Another twenty-seven years has passed, and evil has awoken again in Derry, Maine. Suspecting “Pennywise” (Bill Skarsgård) is up to his bloody old tricks, an adult Mike Hanlon (Isaiah Mustafa) calls back the old gang to fufill their oath if the evil clown ever returned. But the distance between Derry and its former traumatized residents has taken a toll, and while their existential dread still exists, the origin of it has become muddled in their minds. As the Losers reunite and their memories painfully return, lost secrets and desires kept from one another are revealed… and the dark thing they faced down still craves the ones who got away.

When the coming-of-age Stephen King horror novel It got a cinematic upgrade in 2017, only the childhood years of the Loser’s Club were covered, leaving the promise of the second-half adaptation of the novel. With a dream cast for the adult versions of the characters, the completion of the story would have to tie the narratives together as a standalone film as well. While more atmospheric than actually frightening (unless you’re a Coulrophobe), the anticipation for what Chapter Two hopes to live up to is high. Will the adult losers succeed, or does it all sink back into the greywater under its own weight?

It shouldn’t be a mystery why director Andy Muschietti keeps referencing A Nightmare On Elm Street upon a cinema marquee in both chapters of It. Derry is Springwood, a town that mirrors the monster occupying and inhabiting it. This incarnation of Pennywise inhabits the spirit of Freddy Krueger: terrorizing youth by preying on their secret fears with nightmarish illusions and shape-shifting. Of all eighties horror franchises, Elm Street stood out that Freddy’s victims rarely transgressed and often aggressively fought back, but audiences expecting much more Pennywise may be disappointed the story centers away from the entity this time around. While Chapter One felt very complete as a stand-alone film, the second half’s non-linear flashbacks to finish the story suffers from running-time fatigue while rewarding the completionist who hangs onto every detailed breadcrumb.

Skarsgård’s Pennywise was remade more interesting than the actual subject the Stephen King novel intended, perhaps too much so and an incidental victim of its own success; it almost feels like there should have been more of the Dancing Clown in Chapter Two. Bill Hader’s adult Richie steals every scene he’s in, even when he’s just being a jerk; think Bill Murray in Ghostbusters.
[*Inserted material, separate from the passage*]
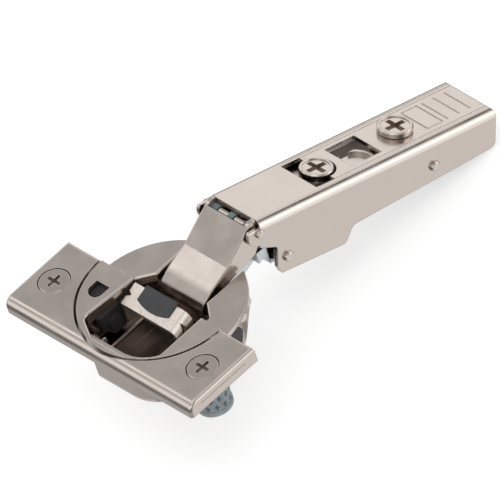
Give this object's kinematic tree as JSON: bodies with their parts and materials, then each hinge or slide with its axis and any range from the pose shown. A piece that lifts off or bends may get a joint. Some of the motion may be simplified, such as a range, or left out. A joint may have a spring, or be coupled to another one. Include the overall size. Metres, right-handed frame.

James Ransone as adult hypochondriac Eddie Kaspbrak is a close second to Hader, but Jessica Chastain and especially James McAvoy seem oddly underutilized. In general, the moment all the kid characters (Jaeden Martell, Wyatt Oleff, Jack Dylan Grazer, Finn Wolfhard, Sophia Lillis, Chosen Jacobs, and Jeremy Ray Taylor) pop back on screen, all the trauma of their adult counterparts melts away into a puddle of nostalgia, and the adult cast seems pitted against that each time they reappear.
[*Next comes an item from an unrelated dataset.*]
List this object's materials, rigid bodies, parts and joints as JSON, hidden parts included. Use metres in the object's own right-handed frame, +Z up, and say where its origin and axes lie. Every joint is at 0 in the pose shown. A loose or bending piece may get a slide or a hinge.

A lack of authority figures looms large — no cops, no innkeepers, no carnival security — putting modern Derry in a haze without calling attention to it and providing zero safety net for the Losers. Sadly, the appearance of adult Henry Bowers (Teach Grant) seemed rather uneventful (twice) while “dead” Hockstetter (Owen Teague) also had a moment’s promise left unfulfilled. Moviegoers seeking pre-Halloween jump-scares and creepy atmosphere will get their money’s worth, but fans who immediately imagined moving into the Well House on Neibolt Street on sight alone will joyously snuggle in. Additionally, the proposed rework combining the two chapters into a single streamlined film could become one of the best adaptations of a Stephen King horror novel to date, but for now, we’ll work with what we have.

It Chapter Two is rated R for disturbing violent content and bloody images throughout, pervasive language, some crude sexual material, and failure to heed the lesson of not playing with your food.

Three skull recommendation out of four

💀 #grmdrpr #moviecryptdotcom #reapingwhathollywoodsows

GrimPennywiseTFMW2018

5 comments

  1. Fun stuff! The story goes that Bill Hader (adult Richie) was unaware that Bill Skarsgård (Pennywise) can actually move his eyes in two different directions. When Hader asked what kind of editing was done to achieve the effect in the first movie, Skarsgård — in full costume and makeup — responded by saying “Oh, you mean this?” and doing it, causing Hader to freak out. 💀

    Hader vs Pennywise

    Liked by 1 person

  2. After a second viewing, trying to put too much into even a near three-hour film was indeed overkill; something should have definitely been cut to provide more breathing room for the completion and focus of the story.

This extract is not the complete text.